### [Source data]
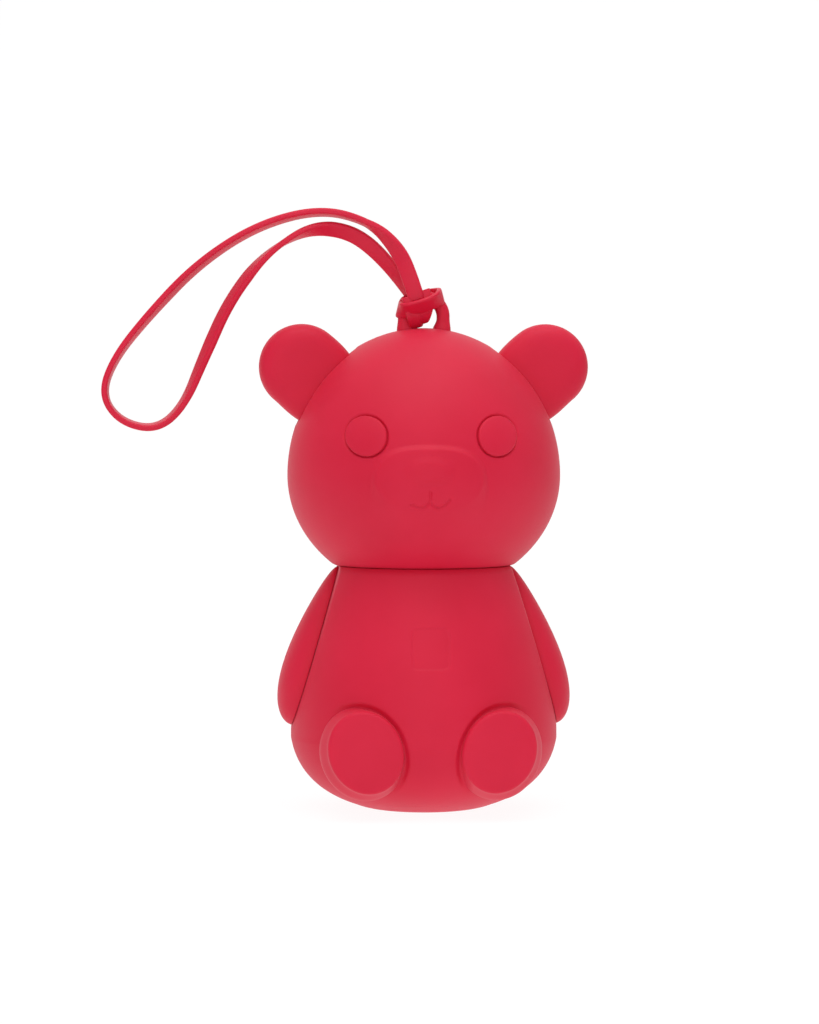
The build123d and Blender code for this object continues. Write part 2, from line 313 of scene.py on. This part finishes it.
def plug_material():
    return moulded_material("joint_plastic", (0.62, 0.60, 0.56), (0.68, 0.66, 0.62),
                            roughness=0.45, grain_scale=1500.0, grain_depth=0.03 * MM,
                            sheen=0.0, glow=0.0)


def screw_material():
    """Zinc plate with fine turning marks."""
    material, nodes, links, shader = new_material("screw_steel")
    place = nodes.new("ShaderNodeTexCoord")
    marks = nodes.new("ShaderNodeTexWave")
    marks.inputs["Scale"].default_value = 900.0
    links.new(place.outputs["Object"], marks.inputs["Vector"])
    tone = colour_ramp(nodes, (0.52, 0.52, 0.54), (0.66, 0.66, 0.68))
    links.new(marks.outputs["Fac"], tone.inputs["Fac"])
    links.new(tone.outputs["Color"], shader.inputs["Base Color"])
    shader.inputs["Metallic"].default_value = 1.0
    shader.inputs["Roughness"].default_value = 0.34
    return material


# ---------------------------------------------------------------- mesh helpers

def mesh_object(name, bm):
    mesh = bpy.data.meshes.new(name)
    bm.to_mesh(mesh)
    bm.free()
    piece = bpy.data.objects.new(name, mesh)
    bpy.context.scene.collection.objects.link(piece)
    return piece


def skin(name, rings, first=None, last=None):
    """A closed smooth mesh through rings of points, with a point or a flat cap at each end."""
    rings = np.asarray(rings)
    count, around = rings.shape[:2]
    bm = bmesh.new()
    rows = [[bm.verts.new(point) for point in ring] for ring in rings.tolist()]
    for before, after in zip(rows, rows[1:]):
        for i in range(around):
            j = (i + 1) % around
            bm.faces.new((before[i], before[j], after[j], after[i]))
    for row, tip in ((rows[0], first), (rows[-1], last)):
        if tip is None:
            bm.faces.new(row)
            continue
        centre = bm.verts.new(tip)
        for i in range(around):
            bm.faces.new((row[i], row[(i + 1) % around], centre))
    bmesh.ops.recalc_face_normals(bm, faces=bm.faces)
    for face in bm.faces:
        face.smooth = True
    return mesh_object(name, bm)


def finish_piece(piece, body, slot, material, *nodes):
    piece.data.materials.append(material)
    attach(piece, body)
    if nodes:
        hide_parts(*nodes)
    return piece


def smoothstep(value, low, high):
    """0 at low, 1 at high, smooth between; low may be the larger."""
    t = np.clip((value - low) / (high - low), 0, 1)
    return t * t * (3 - 2 * t)


def soft_min(a, b, rounding):
    """The smaller of two distances, with the corner between them rounded."""
    blend = np.clip(0.5 + 0.5 * (b - a) / rounding, 0, 1)
    return b * (1 - blend) + a * blend - rounding * blend * (1 - blend)


# ---------------------------------------------------------------- head

def half_height(lift):
    """The egg's half height above its centre, or the smaller one below it."""
    return np.where(lift > 0, HEAD_UP, HEAD_DOWN)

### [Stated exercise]
Print from the first line through the line that contains "sheen=0.0, glow=0.0)", please, including both, and leave out every line outside that stretch.

### [Solution for this problem]
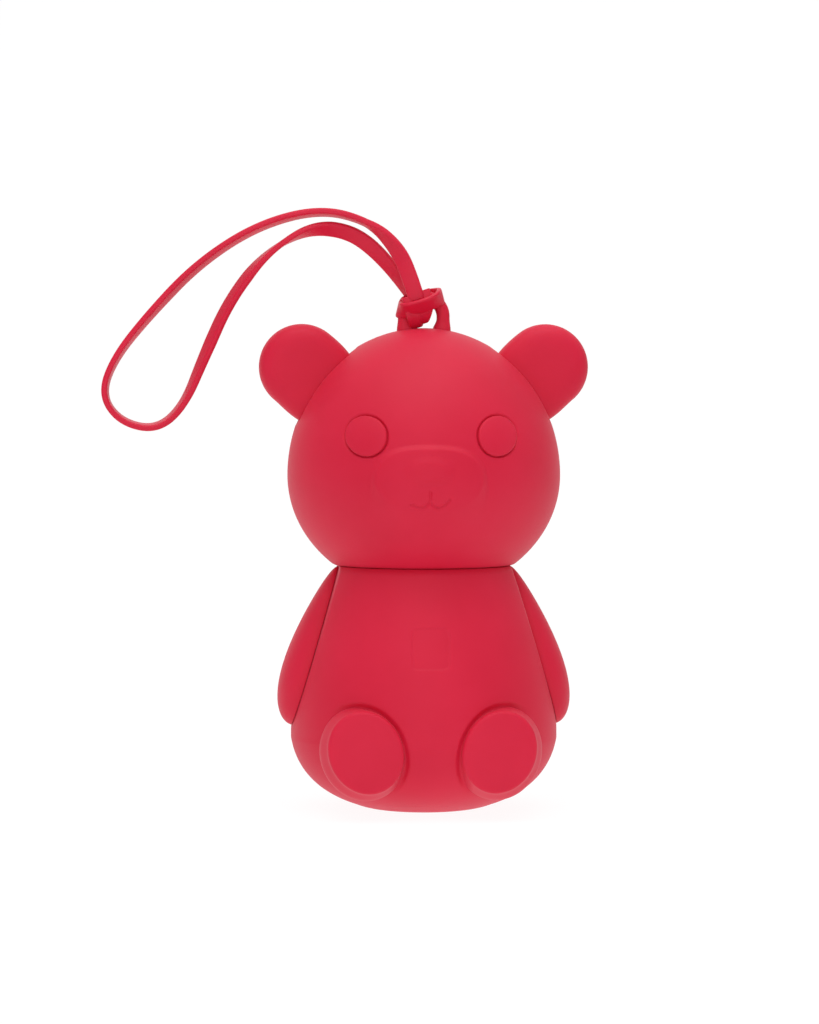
The build123d and Blender code for this object continues. Write part 2, from line 313 of scene.py on. This part finishes it.
def plug_material():
    return moulded_material("joint_plastic", (0.62, 0.60, 0.56), (0.68, 0.66, 0.62),
                            roughness=0.45, grain_scale=1500.0, grain_depth=0.03 * MM,
                            sheen=0.0, glow=0.0)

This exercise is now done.